My path, though, was into the spiritual. For me, like for any mom, I knew that didn’t just involve being sweet and trying to avoid conflict, rather that fighting for people’s growth & healing in the world always required the willingness to fight with them. They needed to learn their own strength, needed to have their own assertions tested, needed to be challenged to be their best self.
As I tested my own beliefs in the fire of our shared stories, elemental truths were revealed, that essential knowledge that Campbell tells us is always held in the power of myth. Of course, as he also tells us, there are reasons why people resist the gifts that come from the hero’s journey of transformation, from leaving the ease of “thou shalt” normativity to claim our own individual heart.
Group identity always seems simpler than the personal, a shared sense of group exceptionalism that can underlie a comforting, routine sense of entitlement. Trans identity, though, crosses boundaries and challenges assumptions to remind us of our continuous common humanity. What we profoundly share isn’t on the surface, it is written deep into our shared human nature.
My writings, my actions, my choices, rooted in my own healing, which in turn is rooted in my own wounds, have always been based in love.
Even as they tore me up, coming from their own Aspergers selves, I loved my family. I put love into the world, the best that I could, but knew all the time that love was too much for most people, just as I was too overwhelming, too intense, too visionary, too challenging, too damn everything.

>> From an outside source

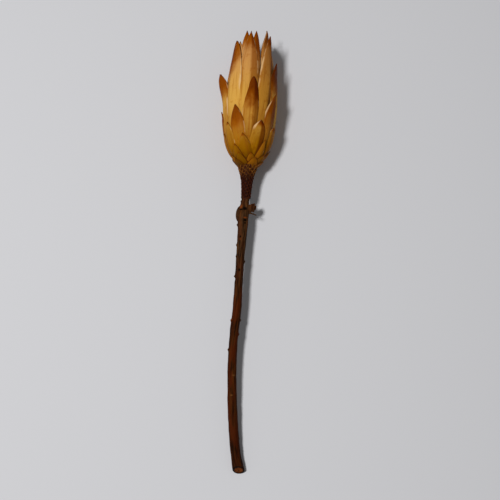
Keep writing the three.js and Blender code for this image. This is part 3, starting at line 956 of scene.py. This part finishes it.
def cut_face(finish, fine):
    """Where the slanting cut is, and the colour of its bare wood: pith, rings and a dark rim."""
    x, y, z = finish.parts(finish.place())
    normal = cut_normal()
    inward = (y - CUT_CENTRE[1] * MM) * normal.y + (z - CUT_CENTRE[2] * MM) * normal.z
    on_cut = 1 - inward.step(FACE_DEPTH[0] * MM, FACE_DEPTH[1] * MM)
    radius = ((x - CUT_CENTRE[0] * MM) ** 2 + (z - CUT_CENTRE[2] * MM) ** 2) ** 0.5 * (1 / MM)
    mottles = finish.noise(finish.place(), scale=1300.0, detail=3.0)
    rings = (radius * 9 + fine * 5).sin() * 0.5 + 0.5
    wood = finish.blend((rings * 0.14 + mottles).step(0.42, 0.76), "#3a1603", "#98501a")
    pith = finish.blend(radius.step(*PITH_END), "#3d1e0a", wood)
    return on_cut, finish.blend((radius + mottles * 1.5).step(*FACE_RIM), pith, "#1a0b04")


def bark_finish():
    """Dry reddish brown bark, streaked along the stem, with scars, pits, raw wood, the cut's face and painted
    shade toward the cut end.
    """
    finish = Finish("dry_bark", 0.6, gloss=0.03)
    along, wrap_x, wrap_z = finish.numbers("along wrap_x wrap_z")
    streaks = finish.noise((wrap_x * 0.8, along * 0.07, wrap_z * 0.8), detail=4.0, roughness=0.65)
    patches = finish.noise((wrap_x * 0.3, along * 0.06, wrap_z * 0.3))
    fine = finish.noise((wrap_x * 3, along * 0.7, wrap_z * 3), detail=3.0, roughness=0.7)
    upper = along.step(*BARK_GREYS)
    hollow = finish.blend(upper, "#1c0800", "#1a0d04")
    crest = finish.blend(upper, "#4a2306", "#56371d")
    brown = finish.blend(streaks.step(0.36, 0.68), hollow, crest)
    reddish = finish.blend(patches.step(0.42, 0.62) * (0.7 - upper * 0.4), brown, "#4c1a02")
    flaky = finish.blend(fine.step(0.58, 0.74) * 0.45, reddish, "#6c3a10")
    dashed = finish.blend(finish.number("dash") * 0.7, flaky, "#85572c")
    ridged = finish.blend(finish.number("ridge") * 0.45, dashed, "#6e3c12")
    scarred = finish.blend(finish.number("scar").step(0.45, 0.8) * 0.85, ridged, "#130501")
    pitted = finish.blend(finish.number("pit").step(0.1, 0.8), scarred, "#0b0300")
    raw = finish.blend((finish.number("raw") * (0.5 + fine)).step(0.3, 0.9) * 0.7, pitted, "#7a360a")
    # Painted shade: the bark darkened toward the cut end, where less light falls
    shaded_toward_cut = finish.shade(raw, 0.78 + along.step(*CUT_END_SHADE_FADES) * 0.22)
    on_cut, face = cut_face(finish, fine)
    finish.bump(fine + streaks, 0.3 * MM)
    return finish.color(finish.blend(on_cut, shaded_toward_cut, face))


def bark_tree(material):
    """Wrinkles, knobs, ridges and pits on the smooth rods, from the numbers on their points."""
    sizes = {"Wrinkles": 0.5, "Knobs": 0.6, "Ridges": 0.4, "Pits": 0.75, "Scars": 0.8}
    tree = ShapeTree("bark_relief", sizes)
    along, wrap_x, wrap_z = tree.numbers("along wrap_x wrap_z")
    wrinkles = tree.noise((wrap_x * 0.9, along * 0.09, wrap_z * 0.9), detail=3.0) - 0.5
    knobs = tree.noise((wrap_x * 0.25, along * 0.14, wrap_z * 0.25)) - 0.5
    out = wrinkles * tree.size("Wrinkles") + knobs * tree.size("Knobs")
    out = out * (1 - tree.number("cut")) + tree.number("ridge") * tree.size("Ridges")
    out = out + tree.number("scar") * tree.size("Scars") - tree.number("pit") * tree.size("Pits")
    return tree.finish(tree.swell(tree.start, out), material)


def fused_stem():
    """The stem, its swelling and its splinters as one closed mesh, cut off at its end."""
    rough = grown("stem_rough", rod_tree(), strands_mesh(), place=Matrix.Identity(4))
    cut_off(rough.data)
    rough.modifiers.new("fuse", "REMESH").voxel_size = FUSE_STEP
    state = bpy.context.evaluated_depsgraph_get()
    fused = bpy.data.meshes.new_from_object(rough.evaluated_get(state), depsgraph=state)
    bpy.data.objects.remove(rough)
    return fused


def build_stem():
    fused = fused_stem()
    places = places_of(fused)
    where = distance, azimuth, radius = stem_places(places)
    from_cut = (places - np.array(CUT_CENTRE)) @ np.array(cut_normal())
    hollows = near_marks(LEAF_SCARS, *where, HOLLOW_SHARE, HOLLOW_OFFSET)
    set_numbers(fused, {
        "along": distance,
        "wrap_x": radius * np.cos(azimuth),
        "wrap_z": radius * np.sin(azimuth),
        "scar": near_marks(LEAF_SCARS, *where),
        "pit": np.maximum(near_marks(DARK_PITS, *where), hollows),
        "raw": near_marks(RAW_WOOD, *where),
        "ridge": near_marks(RIDGES, *where),
        "dash": near_marks(PALE_DASHES, *where),
        "cut": np.clip(1 - from_cut / CUT_FADE, 0, 1),
    })
    piece = grown("stem_bark", bark_tree(bark_finish()), fused)
    press_on_surface(piece)
    dress(piece, "stem")


def scale_finish():
    """Small dry scale: a dark hollow in its middle and a paler rim, darker further down the neck."""
    finish = Finish("neck_scale", 0.6, gloss=0.06)
    fine = finish.noise(finish.place(), scale=1500.0, detail=3.0)
    rim = (finish.number("rim") + fine * 0.3 - 0.15).step(0.25, 0.85)
    near_head = (finish.number("distance") + fine * 4).step(*SCALES_PALE)
    dark = finish.blend(near_head, "#240a03", "#3b1806")
    pale = finish.blend(near_head, "#4a1e0d", "#8c581e")
    finish.bump(fine, 0.2 * MM)
    return finish.color(finish.blend(rim, dark, pale))


def scale_tree(material):
    """A small scale on each point, straight along +Y: a sunk root, a raised rim and tip round a hollow."""
    sizes = {"Columns": 13, "Rows": 14, "Thickness": 0.6, "Root": 0.9, "Lift": 0.1, "Proud": 0.35, "Rim": 0.5}
    tree = ShapeTree("neck_scales", sizes)
    scales = blade(tree, crowding=1.0)
    across, along, inner = tree.numbers("across along inner")
    distance = tree.number("foot") + tree.number("length") * along
    pointed = ((1 - along).at_most(SCALE_TAPER) / SCALE_TAPER * (math.pi / 2)).sin() ** SCALE_TIP_POWER
    offset = across * tree.number("width") * pointed.at_least(SCALE_BLUNTNESS) / 2
    low, high = STEM_GIRTHS[0][0], STEM_GIRTHS[-1][0]
    pairs = [((place - low) / (high - low), girth / GIRTH_RANGE) for place, girth in STEM_GIRTHS]
    girth = tree.curve((distance - low) / (high - low), pairs) * GIRTH_RANGE
    rim = (across ** 4).at_least(abs((along - SCALE_HOLLOW) / (1 - SCALE_HOLLOW)).at_most(1) ** 3)
    sunk = tree.size("Root") * (1 - along.step(0.0, 0.45))
    lift = tree.size("Lift") + tree.size("Proud") * along + tree.size("Rim") * (rim - 0.5) - sunk
    radius = girth + lift - inner * tree.size("Thickness")
    azimuth = tree.number("azimuth") - offset / girth
    scales = tree.store(scales, {"distance": distance, "rim": rim})
    return tree.finish(tree.wrap(scales, radius, distance, azimuth), material)


def bend_on_stem(mesh):
    """Bends a shape made straight along +Y to the stem's line."""
    line, distances, right, _, up = stem_frames()
    places = places_of(mesh)
    across, along, above = places.T
    bent = np.empty_like(places)
    for axis in range(3):
        middle, level, high = (np.interp(along, distances, ways[:, axis]) for ways in (line, right, up))
        bent[:, axis] = middle + level * across + high * above
    mesh.vertices.foreach_set("co", bent.ravel())
    mesh.transform(Matrix.Scale(MM, 4))
    mesh.update()


def build_neck_scales():
    numbers = range(NECK_SCALES)
    lengths = [between(NECK_SCALE_LENGTHS, number) * spread(*SCALE_SIZES, number, 9) for number in numbers]
    widths = [between(NECK_SCALE_WIDTHS, number) * spread(*SCALE_SIZES, number, 10) for number in numbers]
    columns = {
        "foot": [between(NECK_SCALE_PLACES, number) - lengths[number] / 2 for number in numbers],
        "length": lengths,
        "width": widths,
        "azimuth": [(FIRST_AZIMUTH + GOLDEN_ANGLE * turn) * RADIANS for turn in range(-NECK_SCALES, 0)],
    }
    mesh = points_mesh("neck_scales", [(0, 0, 0)] * NECK_SCALES)
    set_numbers(mesh, columns)
    piece = grown("neck_scales", scale_tree(scale_finish()), mesh, place=Matrix.Identity(4), crease=60)
    bend_on_stem(piece.data)
    dress(piece, "stem")


def place_camera():
    data = bpy.data.cameras.new("camera")
    data.lens = LENS
    data.sensor_width = SENSOR_WIDTH
    camera = bpy.data.objects.new("camera", data)
    look = Vector((0, math.cos(CAMERA_ELEVATION * RADIANS), -math.sin(CAMERA_ELEVATION * RADIANS)))
    camera.location = CAMERA_TARGET - look * CAMERA_DISTANCE
    camera.rotation_euler = ((90 - CAMERA_ELEVATION) * RADIANS, 0, 0)
    bpy.context.scene.collection.objects.link(camera)
    bpy.context.scene.camera = camera


def place_lights():
    data = bpy.data.lights.new("key", "AREA")
    data.shape = "DISK"
    data.size = KEY_SIZE
    data.energy = KEY_POWER
    key = bpy.data.objects.new("key", data)
    level = math.cos(KEY_ELEVATION * RADIANS)
    toward = Vector((level * math.cos(KEY_AZIMUTH * RADIANS), level * math.sin(KEY_AZIMUTH * RADIANS),
                     math.sin(KEY_ELEVATION * RADIANS)))
    key.location = CAMERA_TARGET + toward * KEY_DISTANCE
    key.rotation_euler = toward.to_track_quat("Z", "Y").to_euler()
    bpy.context.scene.collection.objects.link(key)
    world = bpy.data.worlds.new("studio")
    world.use_nodes = True
    fill = world.node_tree.nodes["Background"]
    fill.inputs["Color"].default_value = (1, 1, 1, 1)
    fill.inputs["Strength"].default_value = FILL_STRENGTH
    bpy.context.scene.world = world
    bpy.context.scene.view_settings.view_transform = "Standard"


def build_floor():
    corners = [(x * FLOOR_REACH, y * FLOOR_REACH, 0) for x, y in ((-1, -1), (1, -1), (1, 1), (-1, 1))]
    floor = bpy.data.objects.new("floor", points_mesh("floor", corners, faces=[(0, 1, 2, 3)]))
    bpy.context.scene.collection.objects.link(floor)
    finish = Finish("pale_floor", 0.9)
    finish.shader.inputs["Base Color"].default_value = of_hex(FLOOR_COLOR)
    floor.data.materials.append(finish.material)


place_camera()
place_lights()
build_floor()
build_stem()
build_neck_scales()
build_cup()
build_florets()
build_bracts()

The discipline and denial it took to come from love demanded that I put my own emotions aside, using the discipline of æsthetic denial to stay focused and present. That never meant that I didn’t have emotions, didn’t have an ocean of hurts surging inside me, only that I understood to be present for others those wounds had to inform my choices, not to shape them. After all, my goal was always to help others move beyond what hurt me, not to lash out at them with my deep raging pain.
I opened to love, loving others and myself. I start every day by thanking my mother in the sky for my life, always looking for those divine surprises that leave me amused, awed and grateful.
Through the decades, though, as I put my own needs on the shelf, I became more and more lonely, more and more isolated from the emotional sustenance of other people. I would try to find connection, but it was quickly revealed to me the limits others had in entering my world, in mirroring me, in using the love languages I valued, devotion & affirmation to be present for me.
My experience is of being either too much or not enough to be easily cast in the stories of other people. Some part of me won’t fit their expectations and I will need to be cast out, be abandoned, be removed from the conditional love that they keep for themselves. I may fight for them, but they can’t find the substance to fight for me.
Having to write a love note to people who scare and challenge you is not easy, but I know it is the only way to manifest the love of the creator here on earth. Loving all the parts of me, though, even the queer bits that transgress comforting and illusory walls, has always been vital, even as I was scapegoated as a phobogenic object by seemingly everyone from my parents on.
Writing these love notes, though, and being present with love for others, even those who hurt me through their own limits, well, it’s what I did.
And no matter the human cost, I was proud of doing it.